This section describes the Amazon DevPay fees and the situations in which they are applicable.
Quick Summary of the Fees
3% of your value-add per customer
$0.30 per DevPay product for each customer bill we collect
Your value-add per customer is the amount you charge each customer on top of the cost of the AWS services they used.
When we calculate the 3% fee amount, we use the value-add amount before any $0.30 DevPay fees have been subtracted.
The following sections give more details and examples of the fees.
To describe how the fees work, we'll start by describing some basic concepts.
You create a DevPay product and set a price for it. Your customers buy and use the product. At the end of each month, we determine three amounts for each customer:
Customer revenue—The total amount your customer owes for using the product that month
AWS costs—The costs of AWS services the customer used that month
Your value-add—The difference between the customer revenue and the AWS costs
Your customer revenue is based on the price you set for your product. This includes any one-time sign-up charge, monthly charge, and usage-based charges.
What you owe AWS for each customer each month varies if your value-add is greater than or equal to zero, or less than zero.
When Your Value-Add Is Greater Than or Equal to Zero
When the revenue expected from the customer is greater than or equal to the AWS costs, and the customer actually pays the money, you pay AWS the items shown in the following list and illustration:
DevPay fee: 3% of your value-add
DevPay fee: a $0.30 fee per product for each customer bill we collect
If you have multiple products, you are assessed $0.30 for each product the customer subscribes to.
If the customer doesn't pay, you pay AWS nothing. If the customer pays part of what's owed for the month (for example, if the customer pays the monthly charge, but doesn't pay the usage-based charges), then you pay the AWS costs and 3% DevPay fee in proportion to how much the customer has paid. You still pay the $0.30 transaction fee. For more information, see If a Customer Doesn't Pay the Monthly Bill.

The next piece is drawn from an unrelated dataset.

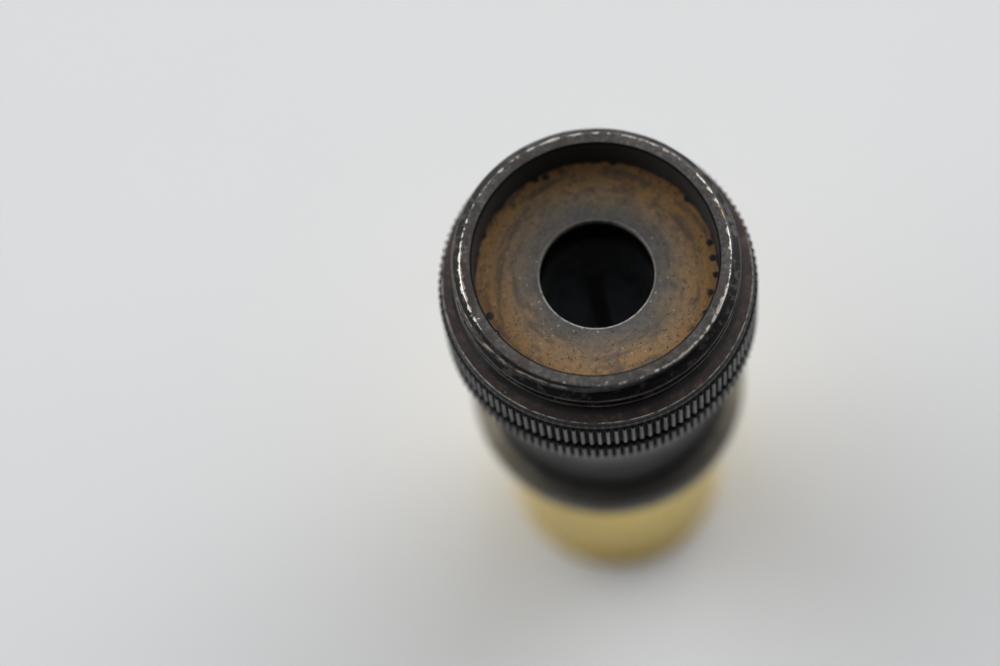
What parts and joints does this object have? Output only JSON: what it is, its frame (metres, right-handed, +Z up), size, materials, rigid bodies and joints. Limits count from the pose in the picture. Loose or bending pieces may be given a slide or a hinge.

When Your Value-Add Is Less Than Zero
Although it will be unlikely, there might be instances when the expected revenue from the customer is less than the AWS costs. If this occurs, and the customer actually pays, you pay AWS the items shown in the following list and illustration:
DevPay fee: a $0.30 fee per product per customer bill collected
If the customer doesn't pay what's owed (and so you receive no revenue from that customer for the month), you pay no DevPay fees. You pay only the AWS costs not covered by the expected revenue amount (as shown in the following illustration). This is equivalent to the absolute value of your value-add amount.
If the customer pays part of what's owed, then you pay the AWS costs in proportion to how much the customer has paid. You still pay the $0.30 transaction fee. For more information, see If a Customer Doesn't Pay the Monthly Bill.
In the following examples, you have an Amazon EC2 AMI that you're selling through DevPay. A customer uses the AMI during the month of April. The product's pricing scheme includes only usage charges; it has no one-time or monthly recurring charges. AWS charges for Amazon EC2 based on the costs described in Allowed Usage-Based Charges. However, for simplicity, the examples reflect only some of those possible costs and assume use of only small instances of the AMI.
The Amazon EC2 prices shown in the following examples were valid when this document was originally written. The prices might have changed since then. For the current Amazon EC2 prices, go to the Amazon EC2 product page.
The top table in each example shows your product's price and the corresponding AWS cost for Amazon EC2.
The bottom table shows your customer's usage amounts during April, the corresponding price the customer pays, the corresponding Amazon EC2 cost, and your corresponding value-add.
The equation at the bottom shows the total DevPay fees you owe for that customer for the month of April.
Example DevPay Fees When Your Value-Add Is Greater Than or Equal to Zero
In this example, your price results in a value-add that is greater than zero (the revenue your customer generates in the month is greater than the costs of the AWS service used). In this situation, you pay both the 3% fee and the $0.30 transaction fee. Note that if your value-add is zero, your 3% DevPay fee is zero.
Example DevPay Fees When Your Value-Add Is Less than Zero
In this example, your price is lower than in the preceding example and results in a value-add that is less than zero (the revenue your customer generates in the month is less than the costs of the AWS service used). In this situation, we don't charge the 3% fee. However, we still charge you the $0.30 transaction fee when we collect from the customer.